CTO Realty Growth (NYSE:CTO) has been a quiet juggernaut in the retail REIT space, up 18% on a total return basis year-to-date and last declaring a quarterly cash dividend of $0.38 per share, unchanged from the prior period and $1.52 per share for an 8% annualized dividend yield. I last covered the REIT in May, when there was still material uncertainty around when the Fed would start paring back interest rates. Market confidence around the start of rate cuts has now coalesced around the September 18th FOMC meeting, with the CME FedWatch tool also placing the probability of a 50 basis points cut at a material 50%. This is as slowed US consumer spending, rising unemployment, and low gas prices have set the conditions for the first rate cut in four years.
This bodes well for REITs with CTO set to benefit materially from this with a total debt balance of $484 million as of its last reported fiscal 2024 second quarter. This drove a monthly interest expense of $5.6 million, up $400,000 from CTO’s year-ago comp. The REIT reported second-quarter revenue of $28.85 million, up 10.8% year-over-year and beating consensus by $1.44 million. Critically, funds from operation during the quarter at $0.45 per share beat consensus estimates and was up by 2 cents from CTO’s year-ago comp of $0.43 per share. I own a significant number of CTO’s common shares, with the near 8% dividend yield on these rendered safe by a second-quarter 118% FFO coverage ratio.
Retail Property Portfolio And FFO
CTO’s portfolio consisted of 20 properties spread across 3.9 million square feet with an $81.1 million annualized base rent as of the end of the second quarter. Around 94% of CTO’s square feet is derived from multi-tenant properties, with the REIT’s weighted average remaining lease term at 4.9 years. Occupancy, at 92.6% at the end of the second quarter, was up from 91.4% a year ago. CTO is very active on the acquisitions and dispositions front, with the REIT recently announcing the acquisition of three open-air shopping centers in Florida and North Carolina for $137.5 million. The REIT has closed $230 million of acquisitions and $38 million of disposals year-to-date.
The REIT also has a growing structured investments business, mainly built around originating commercial loans for existing relationships. This saw a $10 million construction loan originated at a fixed interest rate of 11% for seven outparcel locations in Lake Worth, Florida. The loan is interest only ahead of its maturity on September 26, 2025. While riskier, it is a small part of CTO’s operations and commercial first mortgage loans have a senior position in the underlying collateral.
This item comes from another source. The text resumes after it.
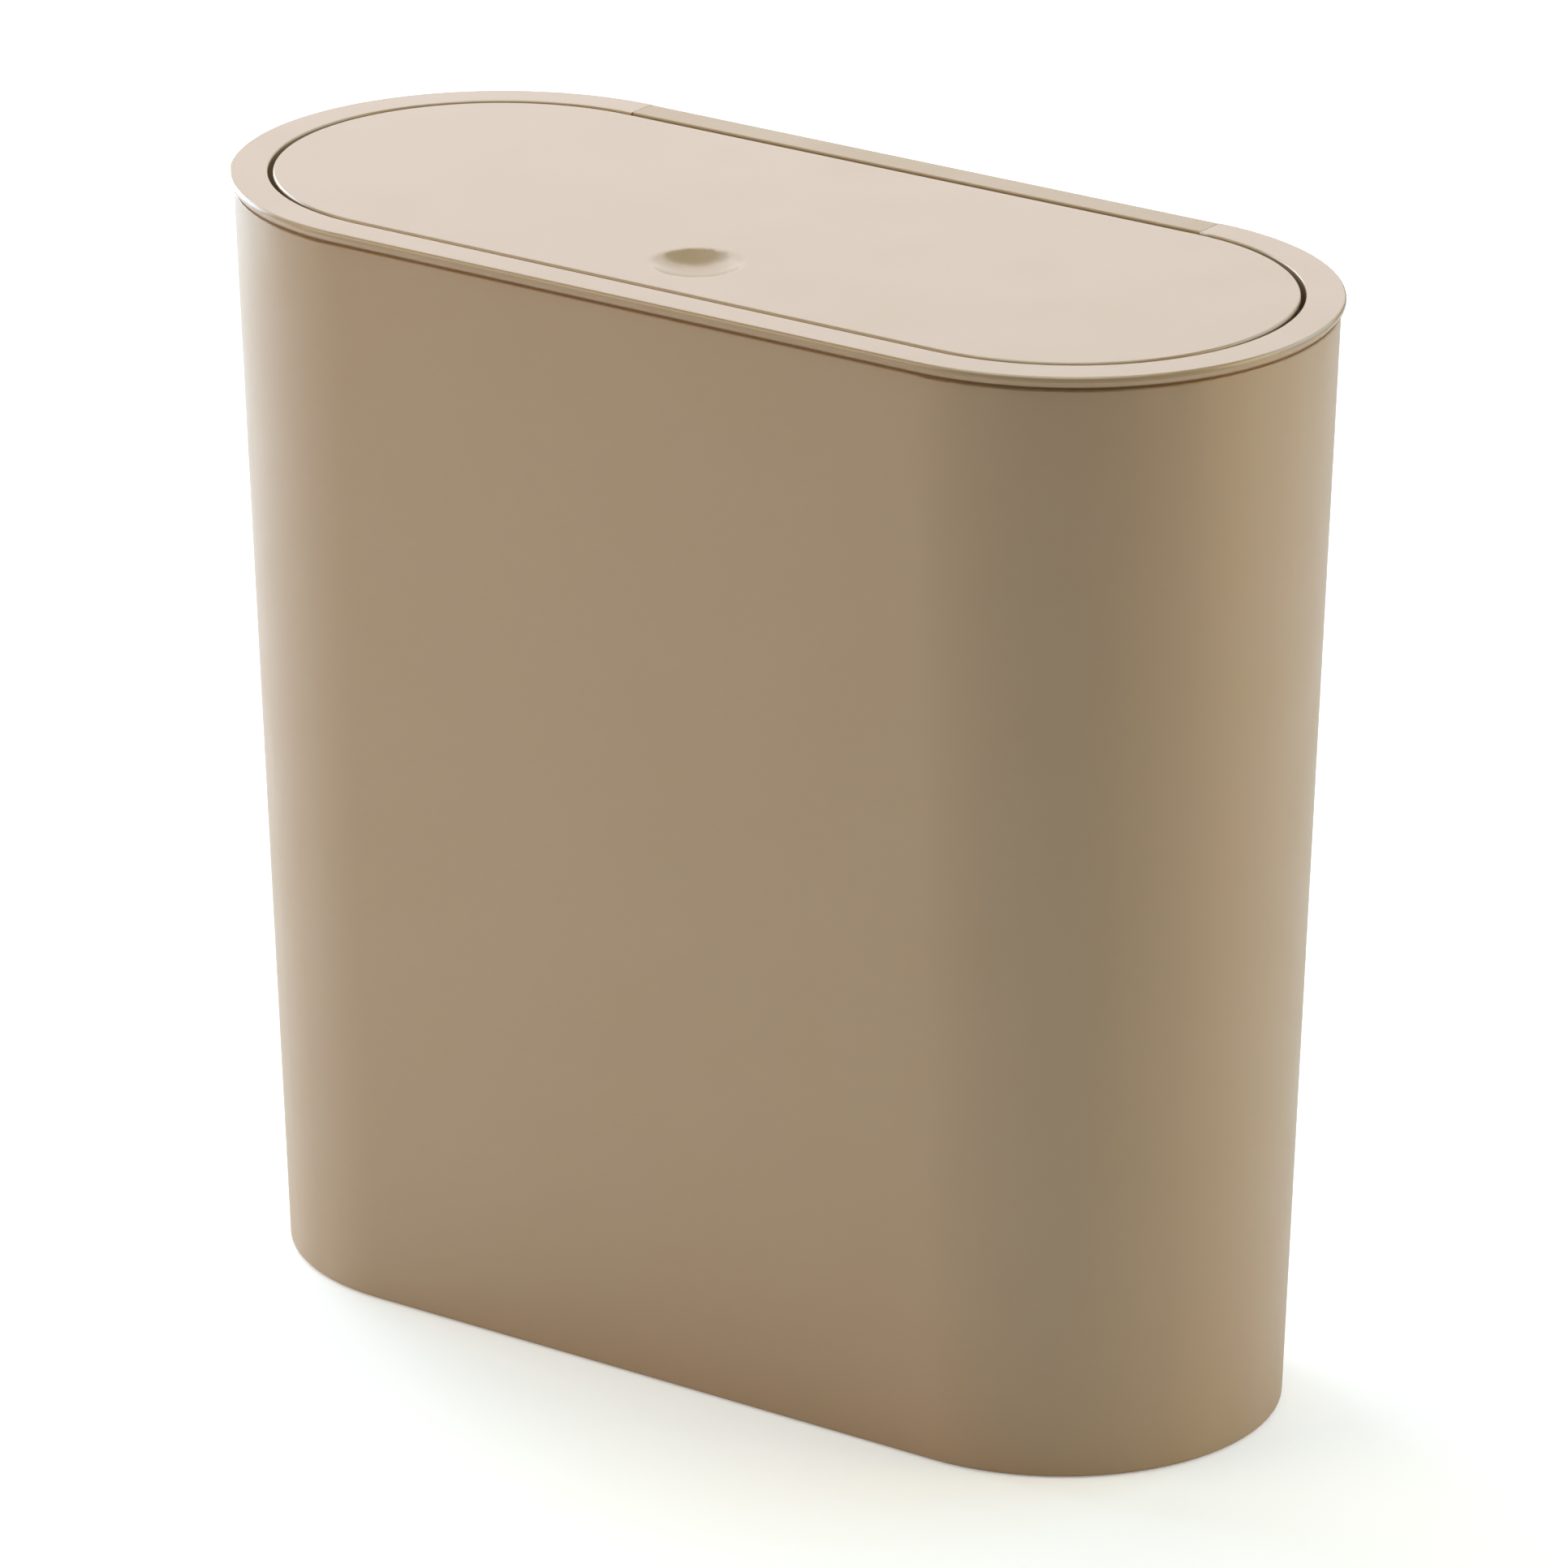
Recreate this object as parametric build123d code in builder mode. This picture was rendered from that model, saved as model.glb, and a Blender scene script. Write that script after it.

Debt Maturities, Leasing Spreads, And Valuation Multiple
CTO signed 16 leases spread across 78,593 square feet during the second quarter. On a comparable basis, the company signed 11 leases totaling 57,878 square feet at an average cash base rent of $23.34 per square foot, a positive spread of 8.8% versus its year-ago comp of $21.45 per square foot. Positive leasing spreads highlight the value proposition of the REIT’s portfolio and are set against no debt maturities for the rest of 2024. CTO faces a $51 million unsecured debt maturity next year and a further $83 million of debt maturing in 2026.
The REIT held cash and cash equivalents of $4.8 million at the end of the quarter, down from $10.2 million at the start of the year but with liquidity at $155 million. CTO tapped its preferreds (NYSE:CTO.PR.A) for liquidity during the quarter with the public offering of 1,700,000 additional shares in the Series A in April for net proceeds of $33.1 million. The REIT also has an at-the-market program which saw the sale of 250,000 common shares for net proceeds of $4.3 million comes as the 200 basis points spread between leased occupancy and physical occupancy of 94.6% is set to drive nearly $5 million of future cash rents, expected to be realized through 2025 as new tenants take possession.
CTO currently trades at 9.71x its free cash flow, up from its near-term lows but still below its historical line of best fit in the mid-teens. This implies continued capital growth with the commons as the Fed embarks on the long-awaited step to bring down interest rates, currently at a 23-year high. Bears would be right to highlight that a sudden re-acceleration of inflation would derail market exuberance over the intensity and pace of rate cuts and send the commons back down. This risk is poignant for most REITs, but the 8% dividend yield and strong coverage remain reasons to go long the commons.